Records with modeling code
^^^^^^^^
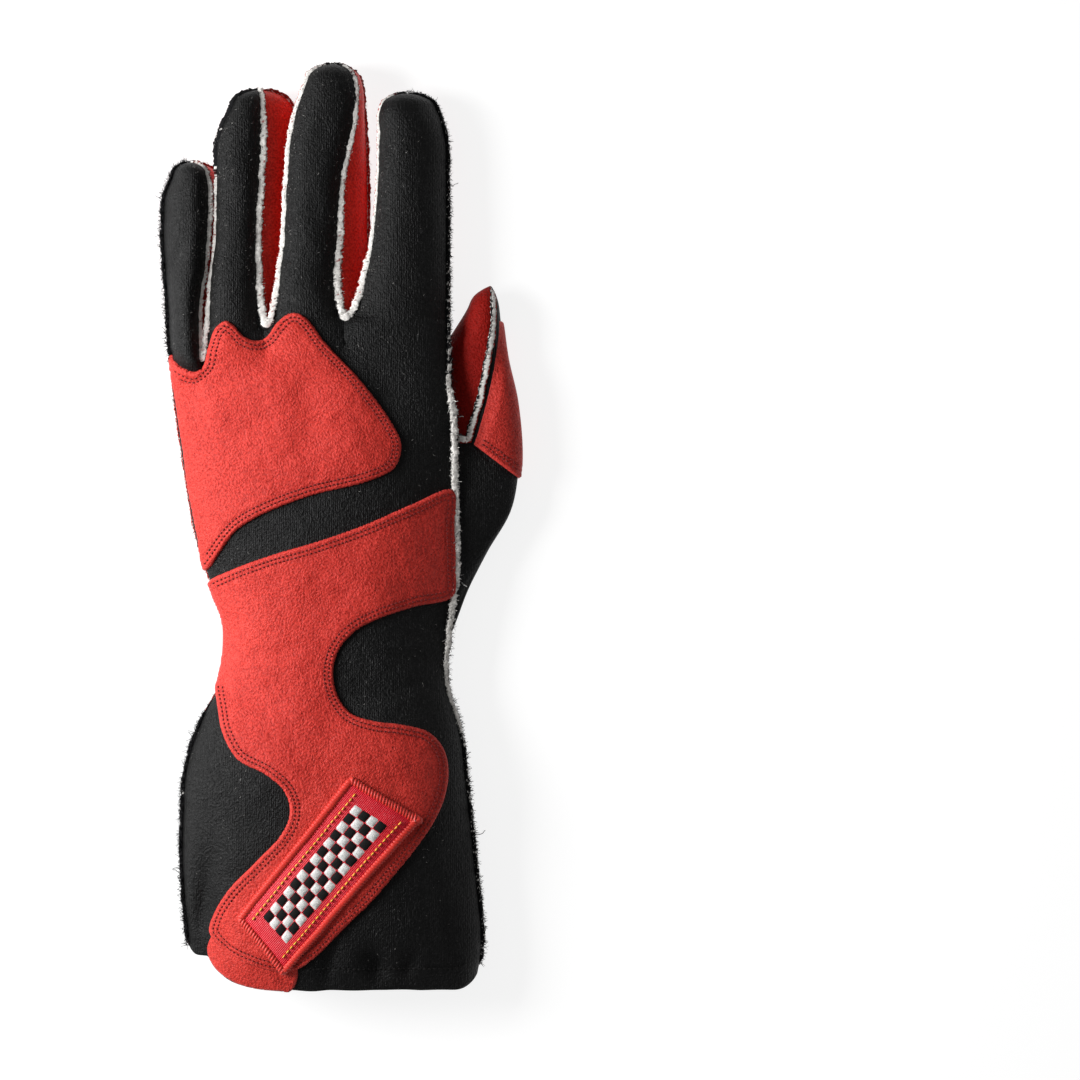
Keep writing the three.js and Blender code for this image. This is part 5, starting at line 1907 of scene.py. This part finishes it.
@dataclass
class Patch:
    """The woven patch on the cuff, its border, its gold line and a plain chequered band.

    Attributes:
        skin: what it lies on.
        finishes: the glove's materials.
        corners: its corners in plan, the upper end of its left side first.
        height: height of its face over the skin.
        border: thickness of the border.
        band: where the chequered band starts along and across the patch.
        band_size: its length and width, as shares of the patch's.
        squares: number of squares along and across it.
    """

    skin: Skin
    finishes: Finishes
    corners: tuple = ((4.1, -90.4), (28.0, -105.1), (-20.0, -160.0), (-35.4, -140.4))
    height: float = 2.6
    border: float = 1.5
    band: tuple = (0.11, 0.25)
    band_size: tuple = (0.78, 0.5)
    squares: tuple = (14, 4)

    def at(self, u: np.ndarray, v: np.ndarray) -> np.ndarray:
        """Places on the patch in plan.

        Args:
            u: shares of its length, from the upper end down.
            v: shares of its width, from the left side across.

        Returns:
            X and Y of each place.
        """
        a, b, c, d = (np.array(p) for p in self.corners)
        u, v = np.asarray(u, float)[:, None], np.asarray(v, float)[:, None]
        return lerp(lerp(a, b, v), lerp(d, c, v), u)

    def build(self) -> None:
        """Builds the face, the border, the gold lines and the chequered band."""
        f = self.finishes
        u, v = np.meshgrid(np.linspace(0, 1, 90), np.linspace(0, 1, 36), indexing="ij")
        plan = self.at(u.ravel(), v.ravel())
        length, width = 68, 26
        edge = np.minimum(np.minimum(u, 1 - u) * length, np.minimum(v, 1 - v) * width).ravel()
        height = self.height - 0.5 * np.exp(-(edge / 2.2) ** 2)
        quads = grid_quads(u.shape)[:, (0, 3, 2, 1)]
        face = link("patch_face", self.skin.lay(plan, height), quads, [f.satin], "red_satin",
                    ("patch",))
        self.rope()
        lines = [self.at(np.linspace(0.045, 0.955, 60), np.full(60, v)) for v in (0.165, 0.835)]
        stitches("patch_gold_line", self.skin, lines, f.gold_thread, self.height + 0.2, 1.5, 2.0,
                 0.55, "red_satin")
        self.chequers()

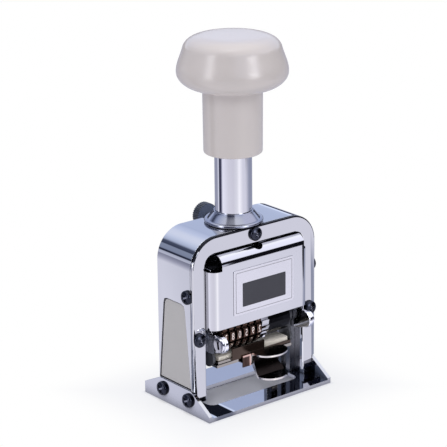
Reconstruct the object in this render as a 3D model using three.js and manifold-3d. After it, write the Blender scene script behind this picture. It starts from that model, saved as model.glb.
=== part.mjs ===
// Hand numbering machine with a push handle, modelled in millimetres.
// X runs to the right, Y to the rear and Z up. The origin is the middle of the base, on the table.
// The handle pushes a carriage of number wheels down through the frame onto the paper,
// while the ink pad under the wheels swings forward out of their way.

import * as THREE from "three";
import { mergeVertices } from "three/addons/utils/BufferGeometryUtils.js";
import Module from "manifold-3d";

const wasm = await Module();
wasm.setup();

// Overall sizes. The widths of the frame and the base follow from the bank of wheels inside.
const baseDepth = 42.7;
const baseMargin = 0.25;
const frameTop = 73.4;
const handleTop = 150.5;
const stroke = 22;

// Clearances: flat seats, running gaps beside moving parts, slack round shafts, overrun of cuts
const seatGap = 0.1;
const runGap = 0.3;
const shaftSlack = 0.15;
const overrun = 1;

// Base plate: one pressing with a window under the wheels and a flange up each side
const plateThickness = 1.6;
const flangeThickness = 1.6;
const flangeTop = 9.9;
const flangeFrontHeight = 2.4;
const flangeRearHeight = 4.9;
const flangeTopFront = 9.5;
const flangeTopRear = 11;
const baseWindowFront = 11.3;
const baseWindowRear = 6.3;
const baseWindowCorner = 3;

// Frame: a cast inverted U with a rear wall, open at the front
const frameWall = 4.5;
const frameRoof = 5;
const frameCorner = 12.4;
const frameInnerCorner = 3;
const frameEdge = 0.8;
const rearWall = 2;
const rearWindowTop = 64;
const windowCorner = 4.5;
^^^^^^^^
### Problem requirements
Begin with the first line of the records and reproduce each line as is, ending with the line that holds "plain chequered band.".

### Result
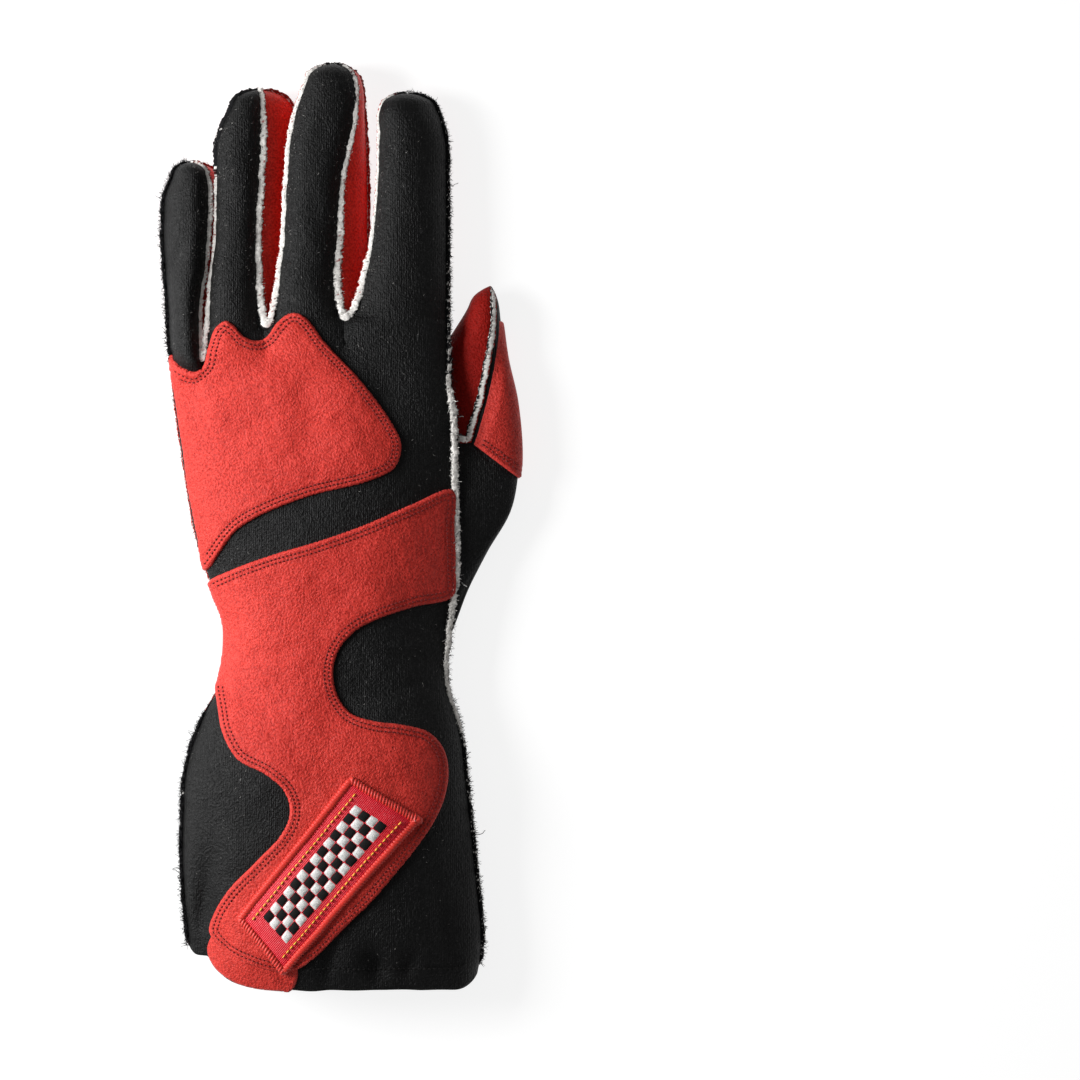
Keep writing the three.js and Blender code for this image. This is part 5, starting at line 1907 of scene.py. This part finishes it.
@dataclass
class Patch:
    """The woven patch on the cuff, its border, its gold line and a plain chequered band.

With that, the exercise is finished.